There are no sex offenders under 17, maybe 18 on the Louisiana Sex Offender and Child Predator Registry. Those convicted as juveniles (14 and over) are not subject to community notification.

Victim identification is not available on the Louisiana Sex Offender and Child Predator Registry.

Donecia Pea said...

I don't know Ash, I just feel like when you do the crime, especially a crime like this, then oh well, you have to suffer the consequences, whatever that may be.

I mean, like you mentioned, when they violate children, or anyone for that matter, in such a terrible way, those scars stay with the victim for life, meaning they continue to suffer the pain of the offender's act for the rest of their lives. The offender has already taken that from them.

So knowing that, it's hard for me to feel any kinda sympathy for sex offenders getting anything taken from them.

As for the sex offender's family, whatever they suffer is a direct result of their spouse or parent's action. I would hope that the spouse/parent would do the right thing for the family and leave their offending spouse for the best interest of their family when something like that happens.

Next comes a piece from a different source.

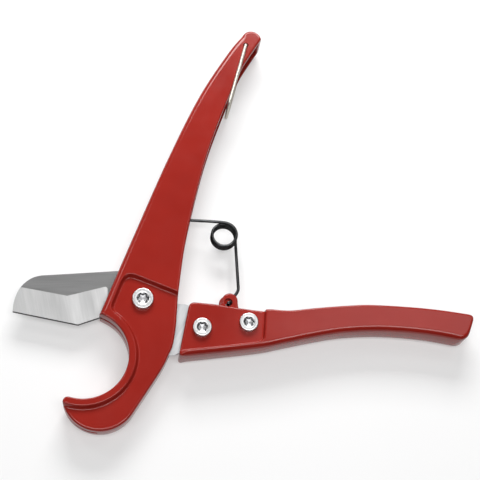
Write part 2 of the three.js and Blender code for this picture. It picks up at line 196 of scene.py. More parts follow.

I'm just saying. It's just really hard for me to care at all if they lose their computer, home or cars. That's on them and it doesn't begin to fix the damage that's been done.

I just hope that the proposed bills do consider the welfaire of the families of the sexual offenders.

Eric said...

I see one punishment that fits any convicted sex offender and that is DEATH. No other punishment is enough. They killed a part of ther person or persons they assaulted, they in turn should be put to death.

Ashley Northington said...

I don't know about this one ya'll.

I almost think there should be degrees of the offense that determine what the punishment will be. I'm all for putting away pedophiles and/or rapists. But what about statutory rape people who had consentual sex with their younger partner (I know teens probably shouldn't be having sex but its the world we live in.)...should they be subjeted to the same harsh punishement as a rapist?

And, if you take away a computer from a person couldn't they just go buy a new one? I don't get it.

And if you take a person's home away from them what happens when they get out of jail? Where will they live? Will the tax payers be forced to take care of them then when they become homeless?

We really need to think about this one.